Perhaps an entire review could be written about "Mountain Jam" alone. Recorded live at the Fillmore East in NYC (as are the other two live cuts), it clocks in at 33 minutes and 38 seconds! Hell, some albums are not that long! Instrumentals are usually easy to rate for me, but this one goes in several directions, so I rated it by the different parts of the song, and then come up with a average rating from there. The song is taken from Donovan Leitch's hit, "First There Is A Mountain", in fact the first eight minutes of it follow that song nicely, then it chances a bit. The next five minutes of the song is it's best part, as it just explodes into a new life of it's own. What follows after that is a five minute solo from the drummers - Jai Johanny Johanson and Butch Trucks; perhaps not so overwhelming like so many drum solos can be, but still nicely done. Following that Berry Oakley joins Johanson and Trucks with his bass guitar for about another five minutes, and then the rest of the band is back, with a great lead slide guitar played by Duane. At about the twenty seven minute mark the song slows down big time and closes out in the last couple of minutes with a return to the theme from "First There Is A Mountain". Overall, for such a long number, not bad at all, in fact, very good! I only wish I was in the audience the night they play this classic piece!
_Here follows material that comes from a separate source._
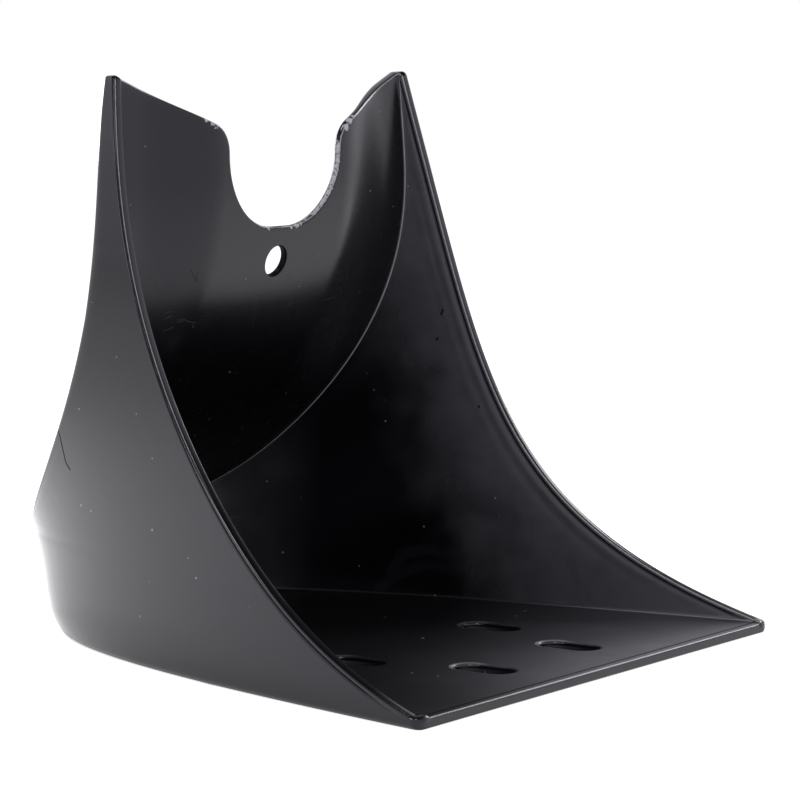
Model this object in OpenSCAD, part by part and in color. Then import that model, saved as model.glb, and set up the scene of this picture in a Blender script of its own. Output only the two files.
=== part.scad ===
// Front spoiler: a one-piece moulded scoop that sits behind the front wheel
// of a motorbike. Flat floor, two swept side walls, a recessed front panel
// with a notch and a bolt hole at the top. Millimetres, Z up, Y forward,
// X to the rider's right. The floor's underside lies at Z = 0, and the origin
// is the middle of the footprint. Depths below are measured forward from the
// open rear edge.

/* [Outline] */

// Half of the floor's width at the open rear edge
half_width = 136.7; // [126:0.1:148]
// Length of the floor's outline from the rear edge to the nose
floor_length = 272.8; // [262:0.2:284]
// Bluntness of the plan outline, 2 is a parabola, more is squarer
plan_power = 3.12; // [2.6:0.02:3.6]

/* [Material] */

// Thickness of the side walls
wall = 4; // [3:0.1:5]
// Thickness of the floor
floor_t = 4.5; // [4:0.1:6]
// Thickness of the front panel
panel_t = 3.5; // [3:0.1:5]
// Radius of the outer edge under the floor
edge_r = 2; // [1:0.1:3]

/* [Side walls] */

// How far the wall moves forward at its fullest height
sweep_y = 74.8; // [66:0.2:82]
// Height at which the wall stands furthest forward
sweep_z = 158.4; // [150:0.2:168]
// Extra roundness of the chin just above the floor
chin_y = 9.2; // [5:0.1:11]
// Height of the roundest part of the chin
chin_z = 18.7; // [14:0.1:24]
// How much each wall draws in at mid height
waist = 7.2; // [4:0.1:10]

/* [Rim] */

// Reach of the rim curve, larger sets the tips further forward
rim_reach = 269.4; // [262:0.2:272]
// Height scale of the rim curve
rim_rise = 49.2; // [46:0.2:56]

/* [Front panel] */

// Inner face of the panel's middle, measured from the rear edge
panel_y = 170.8; // [166:0.2:174]
// Forward run of the panel's middle down to the nose
panel_run = 112; // [106:0.5:118]
// Height where the panel's middle starts to run forward
panel_z = 225; // [216:1:232]
// Inner face of the panel's flanks at the top
flank_y = 183.3; // [181:0.1:188]
// Forward run of the flanks
flank_run = 92; // [87:0.5:97]
// Height where the flanks start to run forward
flank_z = 215; // [208:1:222]
// Half of the width of the flat middle
middle_x = 42; // [38:0.5:46]
// Half of the width at which the flanks are reached
flank_x = 88; // [82:0.5:94]
// Softness of the outer ridge between wall and panel
ridge_k = 9; // [6:0.5:11]

/* [Top edge and notch] */

// Height of the two tips
tip_z = 254.5; // [248:0.5:260]
// Slope of the top edge down to the notch, in degrees
top_slope = 21.8; // [16:0.2:26]
// Radius of the tips
tip_r = 4; // [2:0.5:6]
// Radius of the notch
notch_r = 33.2; // [30:0.2:37]
// Flat length at the bottom of the notch
notch_flat = 12; // [8:0.5:16]
// Height of the bottom of the notch
notch_z = 185; // [181:0.5:189]
// Radius of the shoulders of the notch
shoulder_r = 14; // [9:0.5:16]

/* [Bolt hole] */

// Diameter of the bolt hole in the panel
hole_d = 14; // [10:0.5:16]
// Height of the bolt hole
hole_z = 169.5; // [164:0.5:172]

/* [Floor slots] */

// Width of each floor slot
slot_w = 15; // [12:0.5:18]
// Length of each floor slot
slot_l = 29; // [26:0.5:32]
// Distance of the rear slots from the middle line
rear_slot_x = 32.7; // [27:0.1:38]
// Distance of the rear slots from the rear edge
rear_slot_y = 40.5; // [34:0.5:48]
// Distance of the front slots from the middle line
front_slot_x = 51; // [45:0.5:58]
// Distance of the front slots from the rear edge
front_slot_y = 95; // [86:0.5:102]

/* [Rear corners] */

// Radius of the two rear floor corners
corner_r = 4; // [2:0.5:7]

/* [Hidden] */

// powers of the curves that the waist, the panel and the rim follow
waist_power = 0.8;
panel_power = 2.47;
flank_power = 2.257;
rim_power = 0.6376;
top_z = tip_z + 7;
valley_k = 1.5;
valley_r = 2.5;

// forward shift of the plan outline at height z
function shift(z) =
    sweep_y * pow(sin(90 * z / sweep_z), 2)
    + chin_y * (z / chin_z) * exp(1 - z / chin_z);
// half width of the outline at height z
function half_w(z) =
    half_width - waist * sin(180 * pow(z / (tip_z + 1.5), waist_power));

// inner face of the panel
function middle(z) = panel_y + panel_run * pow(max(panel_z - z, 0) / 180, panel_power);
function flank(z) = flank_y + flank_run * pow(max(flank_z - z, 0) / 170, flank_power);
function ease(x) =
    let (t = max(0, min(1, (abs(x) - middle_x) / (flank_x - middle_x))))
    t * t * (3 - 2 * t);
function panel_in(x, z) = middle(z) + (flank(z) - middle(z)) * ease(x);
// the panel keeps its thickness where it leans
function fall(z) = (middle(z - 1) - middle(z + 1)) / 2;
function lean(z) = sqrt(1 + fall(z) * fall(z));
function panel(x, z, side) = panel_in(x, z) + side * panel_t * lean(z);

// rim of the wall: its distance from the rear edge at height z
function rim_y(z) =
    let (h = max(z - floor_t, 0))
    min(rim_reach * (1 - pow(1 + h / rim_rise, -rim_power)) - 0.0139 * h,
        panel_in(110, z) - 2);

// a point of the wall at parameter w (1 rear, 0 nose), moved in by t
function slope_y(w) = floor_length * plan_power * pow(w, plan_power - 1);
function wall_x(w, z, t) =
    half_w(z) * w - t * slope_y(w) / norm([slope_y(w), half_w(z)]);
function wall_y(w, z, t) =
    floor_length * (1 - pow(w, plan_power)) + shift(z)
    - t * half_w(z) / norm([slope_y(w), half_w(z)]);

// halving search for the rim and for the ridge
function find_rim(z, t, a = 0, b = 1, n = 22) =
    n == 0 ? (a + b) / 2 :
    let (m = (a + b) / 2)
    wall_y(m, z, t) > rim_y(z) ? find_rim(z, t, m, b, n - 1)
                               : find_rim(z, t, a, m, n - 1);
function find_ridge(z, t, side, a = 0, b = 1, n = 22) =
    n == 0 ? (a + b) / 2 :
    let (m = (a + b) / 2)
    wall_y(m, z, t) > panel(wall_x(m, z, t), z, side)
        ? find_ridge(z, t, side, m, b, n - 1)
        : find_ridge(z, t, side, a, m, n - 1);
// height at which the panel meets the nose
function find_nose(a = floor_t + 8, b = 90, n = 20) =
    n == 0 ? (a + b) / 2 :
    let (m = (a + b) / 2)
    wall_y(0, m, 0) < panel(0, m, 1) ? find_nose(m, b, n - 1)
                                     : find_nose(a, m, n - 1);
nose_z = find_nose();

// smooth minimum of wall and panel
function soft_min(a, b, k) =
    let (h = max(k - abs(a - b), 0) / k) min(a, b) - h * h * k / 4;

side_n = 14;
panel_n = 9;
nose_w = 0.22;

// parameters of one half section, rim to middle
function stations(z, t, side, k) =
    let (r = find_rim(z, t),
         j = max(find_ridge(z, t, side), nose_w),
         d = min(k / (slope_y(j) + 0.4 * half_w(z)), 0.45 * (r - j), 0.3 * j))
    concat([for (i = [0:side_n]) r + (j + d - r) * pow(i / side_n, 1.4)],
           [for (c = [0.5, 0, -0.5]) j + c * d],
           [for (i = [0:panel_n]) (j - d) * (1 - i / panel_n)]);
function half_section(z, t, side, k) =
    let (ws = stations(z, t, side, k))
    [for (i = [0:len(ws) - 1])
        let (x = wall_x(ws[i], z, t))
        [x,
         let (y = soft_min(wall_y(ws[i], z, t), panel(x, z, side), k))
         i == 0 ? rim_y(z) : i <= side_n ? max(y, rim_y(z) + 0.03 * i) : y,
         z]];
function section(z, t, side, k) =
    let (h = half_section(z, t, side, k), n = len(h))
    concat(h, [for (i = [n - 2:-1:0]) [-h[i][0], h[i][1], z]]);

// levels: [height, how far the surface is moved in]
low_levels = [[0, edge_r], [edge_r * 0.13, edge_r * 0.5], [edge_r * 0.5, edge_r * 0.13],
              [edge_r, 0]];
wall_heights = concat(
    [for (i = [1:6]) floor_t + valley_r + (nose_z - floor_t - valley_r) * pow(i / 6, 1.2)],
    [for (i = [1:22]) nose_z + (top_z - nose_z) * pow(i / 22, 1.3)]);
outer_levels = concat(low_levels,
    [[floor_t, 0], [floor_t + valley_r * 0.3, 0], [floor_t + valley_r, 0]],
    [for (z = wall_heights) [z, 0]]);
inner_levels = concat(
    [[floor_t, wall + valley_r], [floor_t + valley_r * 0.3, wall + valley_r * 0.3],
     [floor_t + valley_r, wall]],
    [for (z = wall_heights) [z, wall]]);

outer_rows = [for (l = outer_levels) section(l[0], l[1], 1, ridge_k)];
inner_rows = [for (l = inner_levels) section(l[0], l[1], 0, valley_k)];
cols = len(outer_rows[0]);
mid = (cols - 1) / 2;
outer_n = len(outer_rows);
inner_n = len(inner_rows);
low_n = len(low_levels);

front_y = max([for (r = outer_rows) r[mid][1]]);

function outer_id(k, j) = k * cols + j;
function inner_id(k, j) = outer_n * cols + k * cols + j;
function flat_rows(rows) = [for (r = rows) for (p = r) p];

module skin() {
    outer_faces = [for (k = [0:outer_n - 2]) for (j = [0:cols - 2])
        let (a = outer_id(k, j), b = outer_id(k, j + 1),
             c = outer_id(k + 1, j + 1), d = outer_id(k + 1, j))
        each (j < mid ? [[a, d, c], [a, c, b]] : [[a, d, b], [b, d, c]])];
    inner_faces = [for (k = [0:inner_n - 2]) for (j = [0:cols - 2])
        let (a = inner_id(k, j), b = inner_id(k, j + 1),
             c = inner_id(k + 1, j + 1), d = inner_id(k + 1, j))
        each (j < mid ? [[a, c, d], [a, b, c]] : [[a, b, d], [b, c, d]])];
    rim_faces = [for (k = [0:inner_n - 2])
        let (l = cols - 1, o = k + low_n)
        each [[inner_id(k, 0), inner_id(k + 1, 0), outer_id(o + 1, 0), outer_id(o, 0)],
              [outer_id(o, l), outer_id(o + 1, l), inner_id(k + 1, l), inner_id(k, l)]]];
    top_faces = [for (j = [0:cols - 2])
        [outer_id(outer_n - 1, j), inner_id(inner_n - 1, j),
         inner_id(inner_n - 1, j + 1), outer_id(outer_n - 1, j + 1)]];
    rear_face = concat(
        [for (k = [0:low_n]) outer_id(k, cols - 1)],
        [inner_id(0, cols - 1), inner_id(0, 0)],
        [for (k = [low_n:-1:0]) outer_id(k, 0)]);
    under_face = [for (j = [0:cols - 1]) outer_id(0, j)];
    floor_face = [for (j = [cols - 1:-1:0]) inner_id(0, j)];
    polyhedron(
        points = concat(flat_rows(outer_rows), flat_rows(inner_rows)),
        faces = concat(outer_faces, inner_faces, rim_faces, top_faces,
                       [rear_face, under_face, floor_face]),
        convexity = 10);
}

// front view of what is cut away at the top
top_s = tan(top_slope);
top_n = sqrt(1 + top_s * top_s);
tip_x = wall_x(find_rim(tip_z - tip_r, 0), tip_z - tip_r, 0);
function top_line(x) = tip_z - top_s * (tip_x - x);
notch_x = notch_flat / 2 + notch_r;
shoulder_x = notch_x + shoulder_r;
shoulder_z = top_line(shoulder_x) - shoulder_r * top_n;
tip_cx = tip_x - tip_r;
tip_cz = top_line(tip_cx) - tip_r * top_n;

module round_corner(cx, cz, r, out_x) {
    tx = cx - r * top_s / top_n;
    tz = cz + r / top_n;
    difference() {
        polygon(out_x < cx
            ? [[out_x, cz], [cx, cz], [tx, tz], [tx, tz + 6], [out_x, tz + 6]]
            : [[cx, cz], [out_x, cz], [out_x, tz + 12], [tx, tz + 12], [tx, tz]]);
        translate([cx, cz]) circle(r, $fn = 48);
    }
}
module top_profile() {
    polygon([[0, top_line(0)], [160, top_line(160)], [160, 330], [0, 330]]);
    translate([notch_flat / 2, notch_z + notch_r]) circle(notch_r, $fn = 96);
    translate([0, notch_z]) square([notch_flat / 2, notch_r]);
    translate([0, notch_z + notch_r]) square([notch_x, 60]);
    round_corner(shoulder_x, shoulder_z, shoulder_r, notch_x - 3);
    round_corner(tip_cx, tip_cz, tip_r, tip_x + 12);
}
module top_cut() {
    translate([0, 320, 0]) rotate([90, 0, 0]) linear_extrude(height = 220) {
        top_profile();
        mirror([1, 0, 0]) top_profile();
    }
}

// the bolt hole stands square to the leaning panel
module bolt_hole() {
    translate([0, panel(0, hole_z, 0.5), hole_z]) rotate([atan(fall(hole_z)) - 90, 0, 0])
        cylinder(h = 40, r = hole_d / 2, center = true, $fn = 64);
}

module floor_slot(x, y) {
    run = slot_l - slot_w;
    for (s = [-1, 1]) translate([x, y + s * run / 2, -2])
        cylinder(h = floor_t + 4, r = slot_w / 2, $fn = 48);
    translate([x - slot_w / 2, y - run / 2, -2]) cube([slot_w, run, floor_t + 4]);
}

module rear_corner() {
    cx = wall_x(pow(1 - corner_r / floor_length, 1 / plan_power), 0, 0) - corner_r;
    translate([0, 0, -2]) linear_extrude(height = floor_t + 12) difference() {
        translate([cx, -2]) square([corner_r + 6, corner_r + 2]);
        translate([cx, corner_r]) circle(corner_r, $fn = 48);
    }
}

module shell() {
    color("#1b1c1e") translate([0, -front_y / 2, 0]) difference() {
        skin();
        top_cut();
        bolt_hole();
        for (s = [-1, 1]) {
            floor_slot(s * rear_slot_x, rear_slot_y);
            floor_slot(s * front_slot_x, front_slot_y);
        }
        rear_corner();
        mirror([1, 0, 0]) rear_corner();
    }
}

shell();
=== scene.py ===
"""Front spoiler of a motorbike: looks of the one-piece moulded shell.

The shell is made again here as one dense closed mesh from the same curves as
the CAD part, with rounded edges, and replaces the plain CAD node. Lengths in
the curves are millimetres, measured forward from the open rear edge; the mesh
is moved to the frame's metres at the end.
"""

import math

import bmesh
import bpy
import numpy as np
from mathutils import Matrix, Vector


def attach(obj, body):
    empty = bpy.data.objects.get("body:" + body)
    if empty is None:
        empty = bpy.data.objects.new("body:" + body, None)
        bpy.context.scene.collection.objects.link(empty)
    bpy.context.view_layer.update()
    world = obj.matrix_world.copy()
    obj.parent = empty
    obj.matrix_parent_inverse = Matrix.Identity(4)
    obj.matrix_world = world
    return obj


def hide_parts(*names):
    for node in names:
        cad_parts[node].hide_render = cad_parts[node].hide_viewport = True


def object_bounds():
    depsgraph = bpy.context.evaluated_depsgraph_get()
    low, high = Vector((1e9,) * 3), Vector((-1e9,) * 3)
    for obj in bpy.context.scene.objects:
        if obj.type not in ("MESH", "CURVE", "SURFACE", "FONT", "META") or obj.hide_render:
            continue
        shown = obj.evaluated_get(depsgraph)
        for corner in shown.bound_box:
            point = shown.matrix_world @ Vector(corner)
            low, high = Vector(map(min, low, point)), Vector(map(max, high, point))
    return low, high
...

It's a shame albums like Eat A Peach are not made any more. When you listen to an album like this one you can't help but long for those days of great rock music past. Around that time it seemed whenever any of the major bands or solo artists released a new album, you just couldn't wait to hear what was up next for the ever changing sound of rock. Unlike today's rock music, you were never disappointed by what you would hear next, and this album is a prime example of that. Although the Allman's were really more of a blues band, they were still considered a rock band back then, and please forgive me if I can't help but reminisce about those good ol' days.